*AIM OF THE EXERCISE:* Extract each line of the data below exactly as written.

*GIVEN RECORDS:*
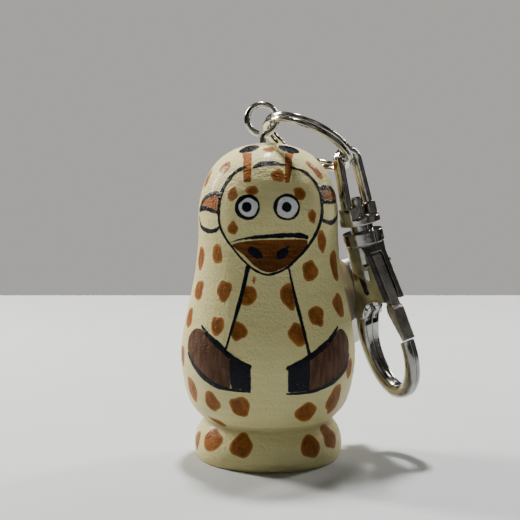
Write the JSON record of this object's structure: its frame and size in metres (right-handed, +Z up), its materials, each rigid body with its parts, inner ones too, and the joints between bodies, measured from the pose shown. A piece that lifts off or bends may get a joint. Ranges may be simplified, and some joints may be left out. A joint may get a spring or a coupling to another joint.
{
  "type": "keychain charm",
  "caption": "Painted turned-wood animal doll charm on a screw eye and split ring, with a swivel trigger snap hook.",
  "frame": {"origin": "centre of the doll's flat foot, on the surface it stands on", "axes": "+Z up through the doll, the painted face looks to -Y, the snap hook hangs on the +X side"},
  "size_m": [0.0454, 0.0332, 0.0677],
  "materials": {
    "painted_wood": "cream gloss lacquer with brown spots and black lines painted by hand",
    "nickel_wire": "nickel-plated drawn wire",
    "ring_steel": "nickel-plated flattened spring steel",
    "nickel_casting": "polished nickel-plated zinc casting",
    "dull_casting": "duller tumbled nickel-plated zinc casting",
    "rivet_steel": "nickel-plated steel rivet and pin",
    "spring_steel": "bright spring wire"
  },
  "bodies": {
    "doll": {"doll_body": "painted_wood", "screw_eye": "nickel_wire"},
    "ring": {"split_ring": "ring_steel"},
    "bow": {"swivel_bow": "nickel_casting"},
    "hook": {"hook_body": "nickel_casting", "swivel_rivet": "rivet_steel", "gate_pin": "rivet_steel", "gate_spring": "spring_steel"},
    "gate": {"gate_lever": "dull_casting"}
  },
  "joints": [
    {"name": "ring_swing", "type": "hinge", "parent": "doll", "child": "ring", "pos_m": [-0.0001, 0, 0.0641], "axis": [0.2024, -0.9263, 0.3178], "range_deg": [0, 170]},
    {"name": "bow_swing", "type": "hinge", "parent": "ring", "child": "bow", "pos_m": [0.01505, 0.0006, 0.0562], "axis": [0.2024, -0.9263, 0.3178], "range_deg": [0, 150]},
    {"name": "hook_swivel", "type": "hinge", "parent": "bow", "child": "hook", "pos_m": [0.01823, 0.00134, 0.04187], "axis": [-0.216, -0.05, 0.9751], "range_deg": [-60, 5]},
    {"name": "gate_hinge", "type": "hinge", "parent": "hook", "child": "gate", "pos_m": [0.02057, -0.00051, 0.03716], "axis": [0.8296, 0.5173, 0.2103], "range_deg": [0, 20], "stiffness_Nm_per_rad": 0.02, "deforming": ["gate_spring"]}
  ]
}
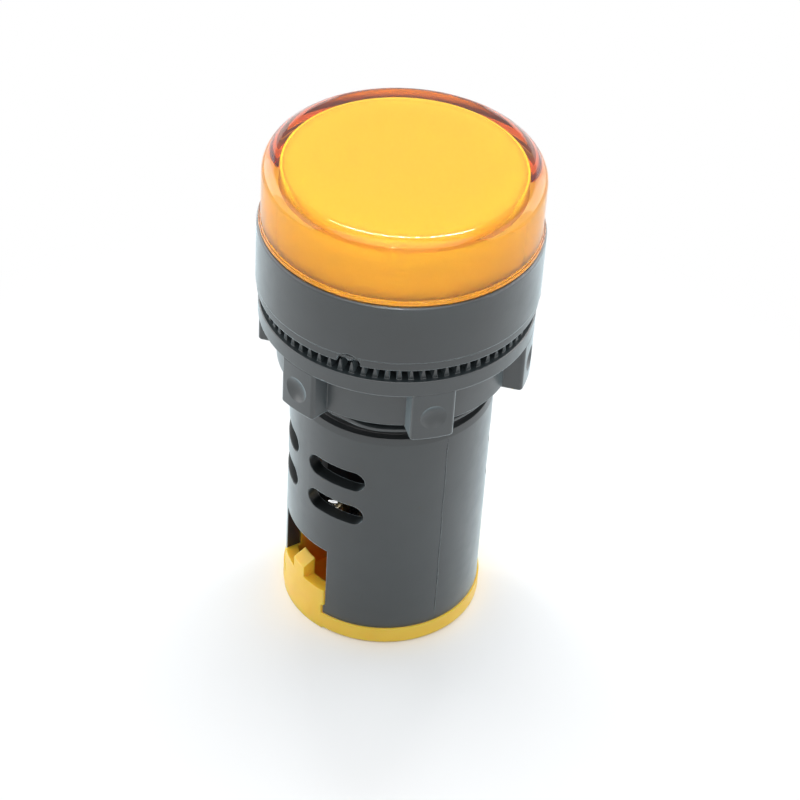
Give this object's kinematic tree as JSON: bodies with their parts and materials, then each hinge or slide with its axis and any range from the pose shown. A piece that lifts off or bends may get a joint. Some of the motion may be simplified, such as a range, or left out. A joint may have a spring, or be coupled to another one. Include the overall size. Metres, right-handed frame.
{
  "type": "panel pilot light",
  "caption": "Round panel indicator lamp with an amber lens, black bezel, threaded neck with a lugged lock nut, vented barrel and a yellow rear terminal block.",
  "frame": {"origin": "centre of the rear face, on which the lamp stands", "axes": "+Z along the lamp's axis towards the lens, X through the two wire windows"},
  "size_m": [0.029, 0.029, 0.0557],
  "materials": {
    "black_abs": "moulded, fine satin",
    "amber_lens": "clear amber, polished",
    "milky_diffuser": "milky, translucent",
    "black_rubber": "moulded",
    "seal_silicone": "moulded, milky",
    "board_laminate": "glass laminate with black solder resist",
    "chip_phosphor": "phosphor",
    "yellow_plastic": "moulded, slightly translucent",
    "component_black": "moulded epoxy",
    "can_sleeve": "shrunk sleeve",
    "resistor_lacquer": "dipped lacquer",
    "lead_insulation": "extruded",
    "nut_plastic": "moulded, fine satin",
    "terminal_brass": "stamped",
    "clamp_steel": "zinc plated",
    "screw_steel": "zinc plated"
  },
  "bodies": {
    "housing": {"housing": "black_abs", "lens_cap": "amber_lens", "diffuser": "milky_diffuser", "lens_seal": "seal_silicone", "lamp_board": "board_laminate", "lamp_chips": "chip_phosphor", "terminal_carrier": "yellow_plastic", "supply_board": "board_laminate", "bridge_rectifier": "component_black", "smoothing_capacitor": "can_sleeve", "dropping_resistors": "resistor_lacquer", "lead_positive": "lead_insulation", "lead_negative": "lead_insulation", "terminal_plate_right": "terminal_brass", "terminal_plate_left": "terminal_brass"},
    "gasket": {"panel_gasket": "black_rubber"},
    "nut": {"lock_nut": "nut_plastic"},
    "clamp_right": {"clamp_washer_right": "clamp_steel"},
    "screw_right": {"terminal_screw_right": "screw_steel"},
    "clamp_left": {"clamp_washer_left": "clamp_steel"},
    "screw_left": {"terminal_screw_left": "screw_steel"}
  },
  "joints": [
    {"name": "nut_travel", "type": "slide", "parent": "housing", "child": "gasket", "axis": [0, 0, -1], "range_m": [0, 0.0095]},
    {"name": "nut_turn", "type": "hinge", "parent": "gasket", "child": "nut", "pos_m": [0, 0, 0.0355], "axis": [0, 0, -1], "range_deg": [0, 2280.5]},
    {"name": "clamp_right_travel", "type": "slide", "parent": "housing", "child": "clamp_right", "axis": [0, 0, -1], "range_m": [0, 0.0026]},
    {"name": "screw_right_turn", "type": "hinge", "parent": "clamp_right", "child": "screw_right", "pos_m": [0.0042, 0, 0.007], "axis": [0, 0, -1], "range_deg": [0, 1872.5]},
    {"name": "clamp_left_travel", "type": "slide", "parent": "housing", "child": "clamp_left", "axis": [0, 0, -1], "range_m": [0, 0.0026]},
    {"name": "screw_left_turn", "type": "hinge", "parent": "clamp_left", "child": "screw_left", "pos_m": [-0.0042, 0, 0.007], "axis": [0, 0, -1], "range_deg": [0, 1872.5]}
  ],
  "couplings": [
    {"joint": "nut_turn", "follows": "nut_travel", "rad_per_m": 4188.8},
    {"joint": "screw_right_turn", "follows": "clamp_right_travel", "rad_per_m": 12566},
    {"joint": "screw_left_turn", "follows": "clamp_left_travel", "rad_per_m": 12566}
  ]
}
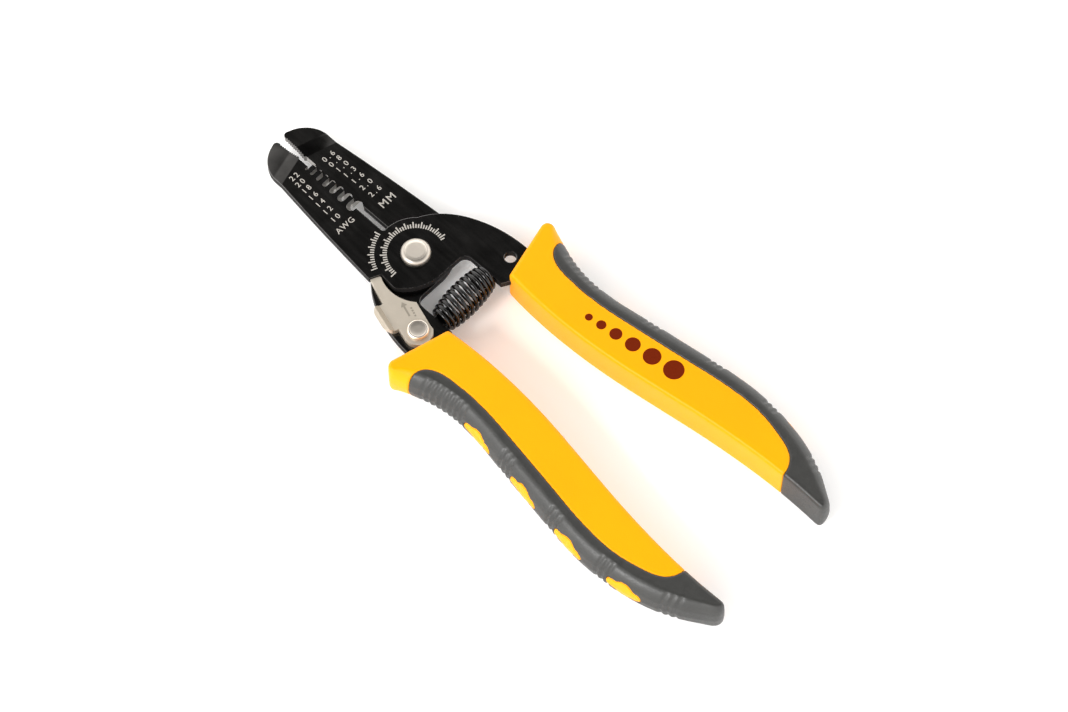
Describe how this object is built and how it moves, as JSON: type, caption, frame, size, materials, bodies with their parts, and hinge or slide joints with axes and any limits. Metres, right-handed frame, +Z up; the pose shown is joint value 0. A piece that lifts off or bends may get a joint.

*THE ANSWER:*
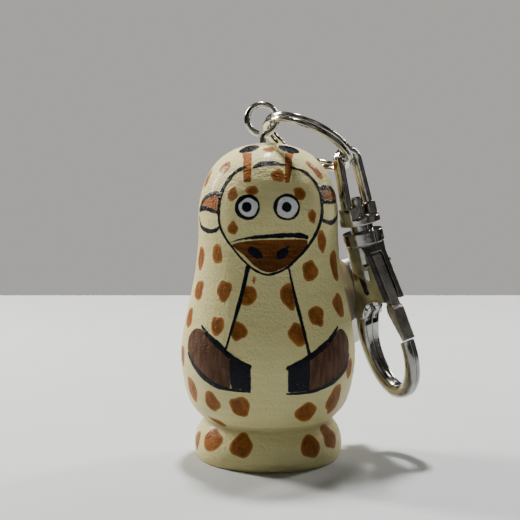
Write the JSON record of this object's structure: its frame and size in metres (right-handed, +Z up), its materials, each rigid body with its parts, inner ones too, and the joints between bodies, measured from the pose shown. A piece that lifts off or bends may get a joint. Ranges may be simplified, and some joints may be left out. A joint may get a spring or a coupling to another joint.
{
  "type": "keychain charm",
  "caption": "Painted turned-wood animal doll charm on a screw eye and split ring, with a swivel trigger snap hook.",
  "frame": {"origin": "centre of the doll's flat foot, on the surface it stands on", "axes": "+Z up through the doll, the painted face looks to -Y, the snap hook hangs on the +X side"},
  "size_m": [0.0454, 0.0332, 0.0677],
  "materials": {
    "painted_wood": "cream gloss lacquer with brown spots and black lines painted by hand",
    "nickel_wire": "nickel-plated drawn wire",
    "ring_steel": "nickel-plated flattened spring steel",
    "nickel_casting": "polished nickel-plated zinc casting",
    "dull_casting": "duller tumbled nickel-plated zinc casting",
    "rivet_steel": "nickel-plated steel rivet and pin",
    "spring_steel": "bright spring wire"
  },
  "bodies": {
    "doll": {"doll_body": "painted_wood", "screw_eye": "nickel_wire"},
    "ring": {"split_ring": "ring_steel"},
    "bow": {"swivel_bow": "nickel_casting"},
    "hook": {"hook_body": "nickel_casting", "swivel_rivet": "rivet_steel", "gate_pin": "rivet_steel", "gate_spring": "spring_steel"},
    "gate": {"gate_lever": "dull_casting"}
  },
  "joints": [
    {"name": "ring_swing", "type": "hinge", "parent": "doll", "child": "ring", "pos_m": [-0.0001, 0, 0.0641], "axis": [0.2024, -0.9263, 0.3178], "range_deg": [0, 170]},
    {"name": "bow_swing", "type": "hinge", "parent": "ring", "child": "bow", "pos_m": [0.01505, 0.0006, 0.0562], "axis": [0.2024, -0.9263, 0.3178], "range_deg": [0, 150]},
    {"name": "hook_swivel", "type": "hinge", "parent": "bow", "child": "hook", "pos_m": [0.01823, 0.00134, 0.04187], "axis": [-0.216, -0.05, 0.9751], "range_deg": [-60, 5]},
    {"name": "gate_hinge", "type": "hinge", "parent": "hook", "child": "gate", "pos_m": [0.02057, -0.00051, 0.03716], "axis": [0.8296, 0.5173, 0.2103], "range_deg": [0, 20], "stiffness_Nm_per_rad": 0.02, "deforming": ["gate_spring"]}
  ]
}
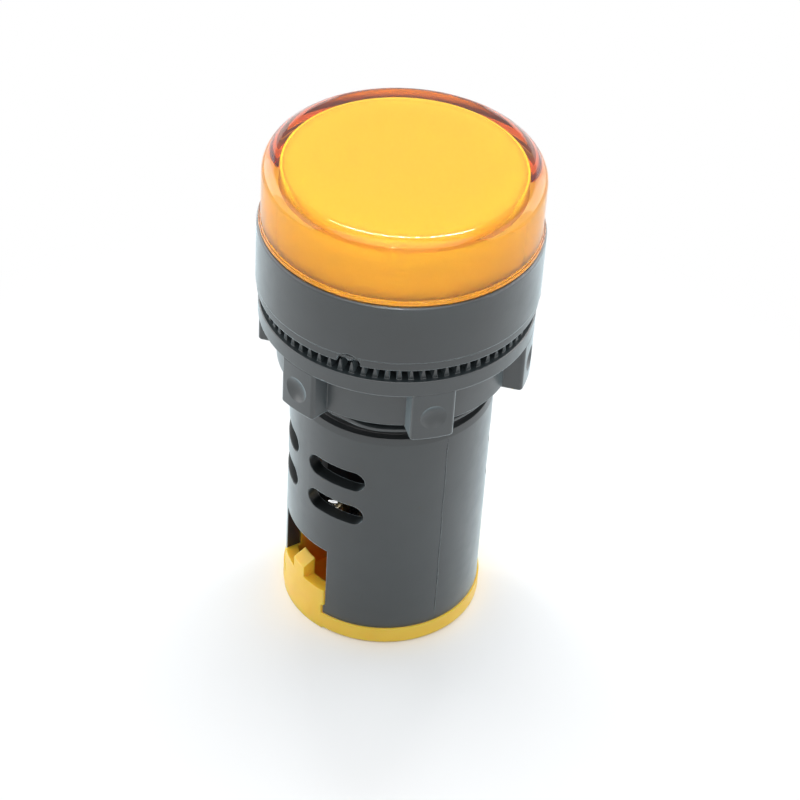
Give this object's kinematic tree as JSON: bodies with their parts and materials, then each hinge or slide with its axis and any range from the pose shown. A piece that lifts off or bends may get a joint. Some of the motion may be simplified, such as a range, or left out. A joint may have a spring, or be coupled to another one. Include the overall size. Metres, right-handed frame.
{
  "type": "panel pilot light",
  "caption": "Round panel indicator lamp with an amber lens, black bezel, threaded neck with a lugged lock nut, vented barrel and a yellow rear terminal block.",
  "frame": {"origin": "centre of the rear face, on which the lamp stands", "axes": "+Z along the lamp's axis towards the lens, X through the two wire windows"},
  "size_m": [0.029, 0.029, 0.0557],
  "materials": {
    "black_abs": "moulded, fine satin",
    "amber_lens": "clear amber, polished",
    "milky_diffuser": "milky, translucent",
    "black_rubber": "moulded",
    "seal_silicone": "moulded, milky",
    "board_laminate": "glass laminate with black solder resist",
    "chip_phosphor": "phosphor",
    "yellow_plastic": "moulded, slightly translucent",
    "component_black": "moulded epoxy",
    "can_sleeve": "shrunk sleeve",
    "resistor_lacquer": "dipped lacquer",
    "lead_insulation": "extruded",
    "nut_plastic": "moulded, fine satin",
    "terminal_brass": "stamped",
    "clamp_steel": "zinc plated",
    "screw_steel": "zinc plated"
  },
  "bodies": {
    "housing": {"housing": "black_abs", "lens_cap": "amber_lens", "diffuser": "milky_diffuser", "lens_seal": "seal_silicone", "lamp_board": "board_laminate", "lamp_chips": "chip_phosphor", "terminal_carrier": "yellow_plastic", "supply_board": "board_laminate", "bridge_rectifier": "component_black", "smoothing_capacitor": "can_sleeve", "dropping_resistors": "resistor_lacquer", "lead_positive": "lead_insulation", "lead_negative": "lead_insulation", "terminal_plate_right": "terminal_brass", "terminal_plate_left": "terminal_brass"},
    "gasket": {"panel_gasket": "black_rubber"},
    "nut": {"lock_nut": "nut_plastic"},
    "clamp_right": {"clamp_washer_right": "clamp_steel"},
    "screw_right": {"terminal_screw_right": "screw_steel"},
    "clamp_left": {"clamp_washer_left": "clamp_steel"},
    "screw_left": {"terminal_screw_left": "screw_steel"}
  },
  "joints": [
    {"name": "nut_travel", "type": "slide", "parent": "housing", "child": "gasket", "axis": [0, 0, -1], "range_m": [0, 0.0095]},
    {"name": "nut_turn", "type": "hinge", "parent": "gasket", "child": "nut", "pos_m": [0, 0, 0.0355], "axis": [0, 0, -1], "range_deg": [0, 2280.5]},
    {"name": "clamp_right_travel", "type": "slide", "parent": "housing", "child": "clamp_right", "axis": [0, 0, -1], "range_m": [0, 0.0026]},
    {"name": "screw_right_turn", "type": "hinge", "parent": "clamp_right", "child": "screw_right", "pos_m": [0.0042, 0, 0.007], "axis": [0, 0, -1], "range_deg": [0, 1872.5]},
    {"name": "clamp_left_travel", "type": "slide", "parent": "housing", "child": "clamp_left", "axis": [0, 0, -1], "range_m": [0, 0.0026]},
    {"name": "screw_left_turn", "type": "hinge", "parent": "clamp_left", "child": "screw_left", "pos_m": [-0.0042, 0, 0.007], "axis": [0, 0, -1], "range_deg": [0, 1872.5]}
  ],
  "couplings": [
    {"joint": "nut_turn", "follows": "nut_travel", "rad_per_m": 4188.8},
    {"joint": "screw_right_turn", "follows": "clamp_right_travel", "rad_per_m": 12566},
    {"joint": "screw_left_turn", "follows": "clamp_left_travel", "rad_per_m": 12566}
  ]
}
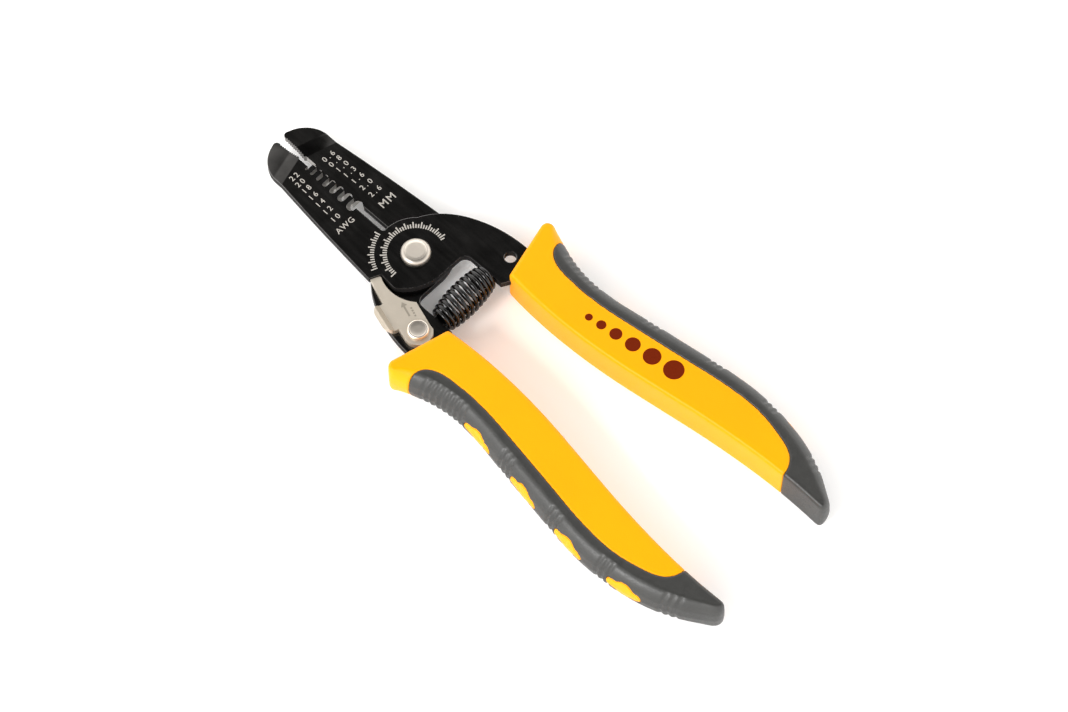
Describe how this object is built and how it moves, as JSON: type, caption, frame, size, materials, bodies with their parts, and hinge or slide joints with axes and any limits. Metres, right-handed frame, +Z up; the pose shown is joint value 0. A piece that lifts off or bends may get a joint.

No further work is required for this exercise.